100 years ago
August 12, 1920
Shot Gun Discharges Wounding Don Haddock Last Sunday
The people of Paris, Bloomington, and many of the other towns near here were shocked Sunday morning when news reached here of the accident of Don Haddock who received the contents from one of the barrels of a 12-gauge shot gun while hunting chickens in Dry Canyon two miles from Bloomington. As a result, both eyes were shattered and one leg was amputated.
A Ford car containing Don, Darwin, Bryan, and Grover Haddock, all brothers, and Delora Nelson and Leslie Christensen, all left Bloomington at 5:30 Sunday morning for Dry Fork where they had planned on a pleasant day hunting chickens. Arriving at a place two miles up the canyon from Bloomington where they thought it might be a favorite place to bring down a few chickens, they decided to leave the car and get out, each one taking different directions.
After a brief scurry over the field and brush with little success in finding any birds, some of the boys decided to return to the car and wait for the balance to return. In the meantime, Don had returned before the other boys and had got in the car with his gun beside him, in the front seat, loaded, but with the triggers down in safety. He had attempted to back the car to turn around when in some way the door came open allowing the gun to fall out catching the trigger on some object and breaking it off the gun. This caused the discharge of the one barrel into Haddock’s leg and face.
As a result of the accident, his right leg was amputated and one eye lost.
75 years ago
August 9, 1945
Rodeo Week End Offers Entertainment
This is Rodeo Week, the second such type of community entertainment since the pre-Pearl Harbor summer of 1941. Coming as it does in the fore part of August, it offers fine opportunity for busy people to sandwich in a little entertainment between tasks all the more arduous due to the acute shortage of help in practically every business and industry.
Like nearly every endeavor undertaken in these times, that of furnishing occasional needed entertainment of this sort is also faced with many difficulties. The fact that it is being undertaken bespeaks well of the city and chamber of commerce, sponsors of the event. But more creditable was the general satisfaction resulting from last year’s show which, the sponsors say, will be of even higher quality this week end.

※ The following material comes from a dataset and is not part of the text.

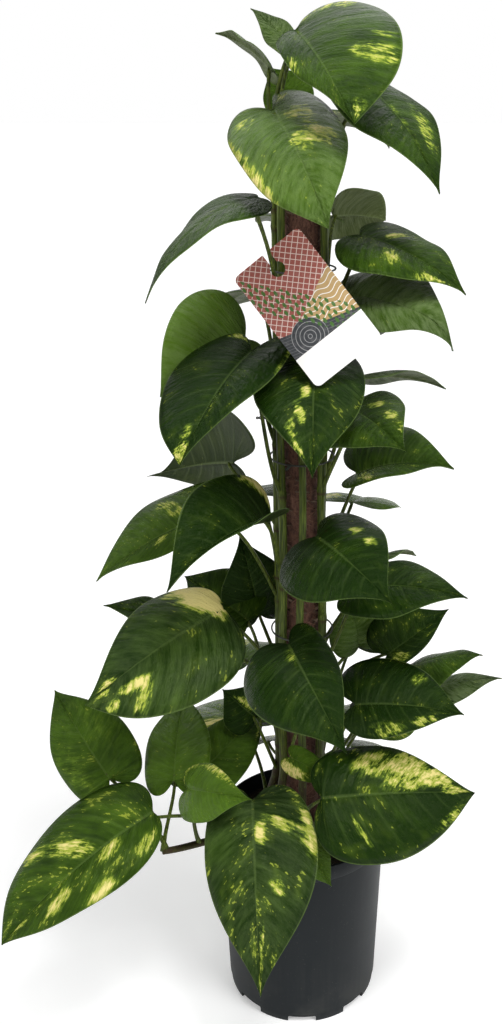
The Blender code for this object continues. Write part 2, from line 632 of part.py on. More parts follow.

Improvements and installations completed last summer at the rodeo arena, located on the Bear Lake County fairgrounds, brought the performers closer to the spectators, and contributed greatly in the presentation of a fast-moving show, devoid of dull, irritating delays. The covered grandstand has a capacity of 440 reserved seats and the bleachers will accommodate about 1,000 spectators. In addition to that, there are parking spaces around most of the arena.
50 years ago
August 13, 1970
Fielding Graduates Together for “Silver Anniversary”

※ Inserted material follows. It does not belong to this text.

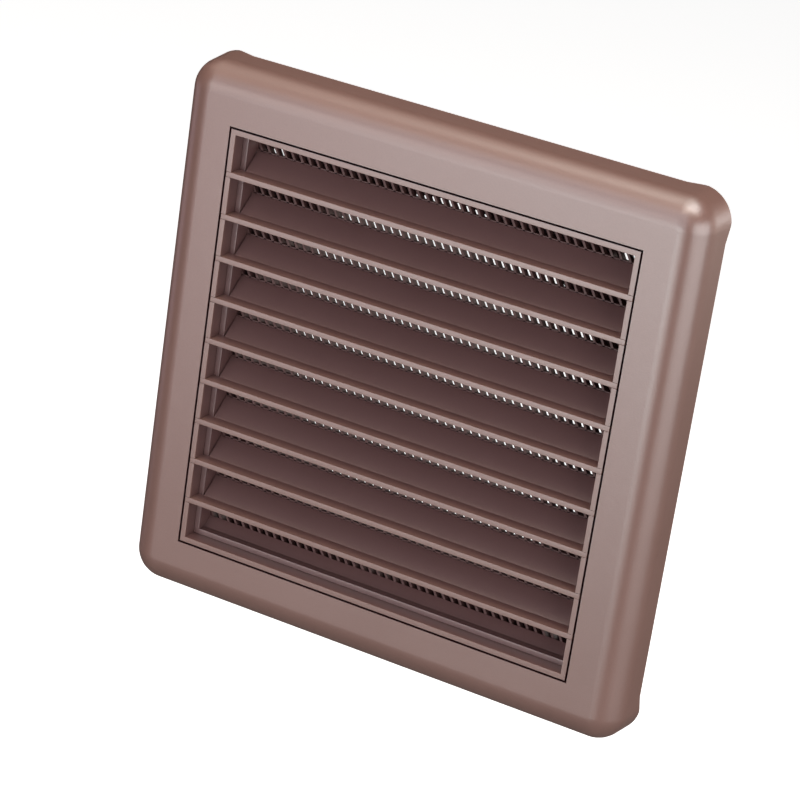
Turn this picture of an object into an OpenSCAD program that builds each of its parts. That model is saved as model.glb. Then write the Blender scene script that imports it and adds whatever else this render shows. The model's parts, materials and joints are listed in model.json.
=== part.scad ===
// Louvred wall vent for a round duct: a square cover on a wall plate with a spigot, and a grille that
// pulls out of the cover to the front. The origin is on the duct's axis, in the plane of the wall.
// X is to the right seen from the front, Z is up, and the vent faces -Y. Lengths are in millimetres.

/* [Cover] */
// Width and height of the square cover
cover_w = 140; // [136:1:160]
// Width of the cover's face on each side, from its outline to the grille's opening
face_w = 14.8; // [13.6:0.2:17]
// Depth of the cover, from the wall to its front face
cover_depth = 13.6; // [12.6:0.2:18]
// Radius of the corners of the cover's flat face
flat_r = 0.5; // [0.3:0.1:4]
// Radius of the round-over between the face and the side walls
edge_r = 7.4; // [4:0.1:8]
// Thickness of the cover's walls
cover_wall = 2; // [1.5:0.1:2.5]
// How much wider the cover is at the wall than at the end of its round-over, on each side
side_draft = 0.5; // [0:0.1:0.8]
// How far the skirt stands clear of the wall between the corner feet
skirt_relief = 1.4; // [0.5:0.1:2]
// Length of the slope between a corner foot and the relieved stretch
relief_slope = 5; // [1:0.5:6]
// How far the relieved stretch and its slopes run into the corners' arcs
relief_reach = 1.4; // [0:0.1:2.5]
// Thickness of the walls of the seat that holds the grille
seat_wall = 1.8; // [1.4:0.1:2]
// Thickness of the stiffening ribs inside the cover
rib_t = 1.2; // [1:0.1:2]
// Distance between the stiffening ribs
rib_pitch = 26; // [20:1:40]

/* [Grille] */
// Width of the dark gap all round the grille
grille_gap = 0.45; // [0.3:0.05:0.6]
// Thickness of the grille's rim
rim_wall = 1.35; // [1.2:0.05:1.6]
// Play left at the grip ribs that hold the grille in its seat
grip_play = 0.05; // [0.03:0.01:0.1]
// Height of a louvre's front bar
bar_h = 1.3; // [1:0.1:2]
// Depth of a louvre's front bar
bar_depth = 4.1; // [3:0.1:5]
// Number of louvres
louvre_count = 9; // [5:1:10]
// Slope of the vane behind each bar, in degrees
vane_angle = 42; // [30:1:45]
// Depth of the vane's back edge behind the face
vane_end = 8.9; // [8:0.1:9]
// Radius of the louvres' front edges
bar_edge_r = 0.25; // [0.1:0.05:0.4]
// Play between a bar and its notch in the rim
notch_play = 0.06; // [0.03:0.01:0.15]

/* [Screen] */
// Width of the screen frame's front ledge
ledge_w = 1.5; // [1.2:0.1:3]
// Play between the screen frame and what it sits in
screen_play = 0.1; // [0.05:0.05:0.2]
// Rise of the sill at the bottom of the screen frame
sill_rise = 2.3; // [1:0.1:3]
// Depth of the sill's slope, from front to back
sill_run = 2.6; // [1.5:0.1:3]
// Thickness of the fly net, from front to back
net_t = 2; // [1.4:0.1:2.1]
// Distance from strand to strand, measured along the sill
strand_pitch = 2.32; // [2:0.01:4]
// Width of a strand
strand_w = 0.65; // [0.4:0.05:0.8]
// Lean of the strands away from upright, in degrees
strand_lean = 31.4; // [0:0.2:40]
// How far the catches behind the net stand in from the rim
catch_h = 0.6; // [0.4:0.1:0.8]

/* [Wall plate] */
// Thickness of the plate where the cover's seat presses on it
plate_t = 2; // [1.8:0.1:2.2]
// Thickness of the plate's floor, behind the grille
floor_t = 1.4; // [1.2:0.1:1.6]
// Outer diameter of the spigot, a sliding fit in a 100 mm duct
spigot_d = 99; // [95:0.5:99.5]
// Thickness of the spigot's wall
spigot_wall = 1.2; // [1:0.1:2.5]
// Length of the spigot behind the wall plane
spigot_len = 18; // [15:1:60]
// Radius of the bell mouth where the airway enters the spigot
mouth_r = 2.4; // [1:0.1:2.6]
// Distance from the edge of the grille's opening to the middle of the screw holes
screw_inset = 7.7; // [7.3:0.1:12]
// Diameter of the screw holes
screw_hole_d = 4.6; // [4.4:0.1:5]
// Diameter of the screw holes' countersinks
sink_d = 7.2; // [6.8:0.1:7.4]
// Height of the plate's side walls, measured from the wall plane
tray_h = 7; // [6:0.5:8]
// Thickness of the plate's side walls
tray_wall = 1.5; // [1.2:0.1:2]
// Play between the plate's side walls and the cover's seat
tray_play = 0.15; // [0.1:0.05:0.3]
// How far the snap noses stand out from the cover's seat
nose_h = 0.9; // [0.6:0.1:1.2]
// Width of a snap nose
nose_w = 9; // [6:1:14]

/* [Hidden] */
$fn = 96;

brown = [0.56, 0.45, 0.43];
pale_brown = [0.63, 0.53, 0.51];
dark_brown = [0.45, 0.35, 0.33];
net_brown = [0.36, 0.30, 0.28];

// Overlap of solids that are fused with each other
fuse = 0.4;
// Reach of a cut past the surface that it opens
past = 1;

face_y = -cover_depth;
corner_r = flat_r + edge_r + side_draft;
corner_at = cover_w / 2 - corner_r;
opening_r = cover_w / 2 - face_w;
seat_r = opening_r + seat_wall;
seat_back = -plate_t;

rim_r = opening_r - grille_gap;
rim_in = rim_r - rim_wall;
rim_back = -floor_t;
grip_h = grille_gap - grip_play;
grip_w = 1.2;
grip_front = face_y + bar_depth;

louvre_pitch = (2 * rim_in + bar_h) / (louvre_count + 1);
vane_t = bar_h;
vane_rise = (vane_end - bar_depth) * tan(vane_angle);

ledge_y = face_y + bar_depth;
screen_back = face_y + vane_end + screen_play;
screen_r = rim_in - screen_play;
screen_in = rim_in - ledge_w;
net_back = screen_back + net_t;
net_r = screen_r;
catch_w = 9;
hold_at = screen_in * 0.6;

plate_r = seat_r + tray_play + tray_wall;
tray_in = seat_r + tray_play;
spigot_r = spigot_d / 2;
airway_r = spigot_r - spigot_wall;
mouth_edge_r = airway_r + mouth_r;
screw_at = opening_r - screw_inset;
lead_in = 1.2;
pad_r = sink_d / 2 + 1.6;
pad_play = 0.2;
nose_at = seat_r * 0.55;
nose_front = -tray_h + 1.4;
nose_back = -plate_t - 1.2;
window_play = 0.2;

// Turns a shape that is drawn on the right-hand side to all four sides
module four_sides() {
    for (turn = [0 : 90 : 270]) rotate([0, turn, 0]) children();
}

// Sweeps a section round a square with round corners. The section's x runs outwards from the corner
// centres, and its y is the depth towards the wall.
module round_square_ring(centre) {
    four_sides() {
        translate([centre, 0, 0]) linear_extrude(2 * centre, center = true) children();
        translate([centre, 0, -centre]) rotate([-90, 0, 0]) rotate_extrude(angle = 90) children();
    }
}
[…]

The Fielding High School class of 1945 had a “Silver Anniversary” reunion on July 25 at the Liberty Ward hall, when 31 classmates and partners had an evening of visiting and a delicious dinner prepared by the Liberty YWMIA.
Prayer was by Charles Hulme. Kay Allred welcomed the group and acted as master of ceremonies. Each classmate gave a brief resume of their past 25 years. Mr. and Mrs. George Lyon furnished taped music that they had played and composed and recorded.

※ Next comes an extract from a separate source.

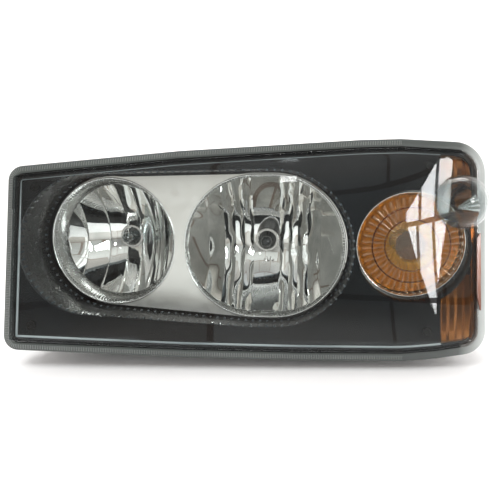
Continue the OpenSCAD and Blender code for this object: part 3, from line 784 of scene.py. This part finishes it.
plainSkirt("lowSkirt", [
    (lowLoop(1.0, 360), plateY + 0.3), (lowLoop(0.8, 360), plateY + 1.2), (lowLoop(0.6, 360), plateY + 2.0),
    (lowLoop(-0.3, 360), lambda p: max(bowlDepth(p[0] - lowAt[0], p[1] - lowAt[1]) + 0.4, plateY + 2.6))])
skirtRibs("lowSkirtRibs", [inRow(x, plateY + 4.2, z) for x, z in lowLoop(0.1, 360)],
          lowBowl["skirtRibs"], (1.1, 4.0, 1.0))


def lathe(name, centre, profile, look, sides=96, put=inRow, closed=True):  # (radius, depth) turned about Y
    rings = [[put(x, depth, z) for x, z in circleLoop(*centre, max(r, 0.001), sides)] for r, depth in profile]
    obj = makePiece(name, *ringMesh(rings + rings[:1] if closed else rings), [look])
    tidyMesh(obj, 2e-6)
    sharpen(obj, 32)
    return obj


def tubeLoop(name, loop, y, r, look, sides=10):  # round bead along a closed loop
    rings = []
    for k in range(sides):
        a = 2 * math.pi * k / sides
        ring = []
        for i, (x, z) in enumerate(loop):
            before, after = loop[i - 1], loop[(i + 1) % len(loop)]
            tx, tz = after[0] - before[0], after[1] - before[1]
            span = math.hypot(tx, tz)
            ring.append(inRow(x + tz / span * r * math.cos(a), y + r * math.sin(a),
                              z - tx / span * r * math.cos(a)))
        rings.append(ring)
    obj = makePiece(name, *ringMesh(rings + rings[:1]), [look])
    tidyMesh(obj)
    return obj


rimRadius = 0.8
for name, loop in (("highRim", circleLoop(*highAt, lampPlace["highR"] - 0.2, 180)),
                   ("lowRim", lowLoop(1.4, 240))):
    place(tubeLoop(name, loop, plateY - 0.3, rimRadius, mats["bright"]), "reflector_unit", "mirror_bright")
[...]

Prizes and recognition were given to members for: most children, youngest child, most grandchildren, most married children, man changed least, lady changed least, traveled greatest distance.
A number of class members who could not attend sent letters and best wishes.
25 years ago
August 9, 1995
‘Bern Bandits’ meet after 38 years
After approximately 38 years, the nine Bern boys known as ‘Bern Bandits’ along with their wives, met together at LaMarels in Montpelier for lunch and to renew acquaintances. There were originally eight boys born in the small community of Bern in one year (which was quite a feat), and another, Max Stoor, joined the group when he was about eight years old. The boys have remained best of friends all these years.
Norine Kunz, the only surviving parent, was invited to share her memories of the birth of these boys and their early growing up years.
The boys are Max Stoor, Wendell Kunz, Paul Kunz, Harold Kunz, Harvey Kunz, Montain Kunz, David Schmid, Wayne Kunz, and Ronald Buhler.
Statistics were taken of the group and found that their combined posterity consists of 49 children, 160 grandchildren and three great-grandchildren.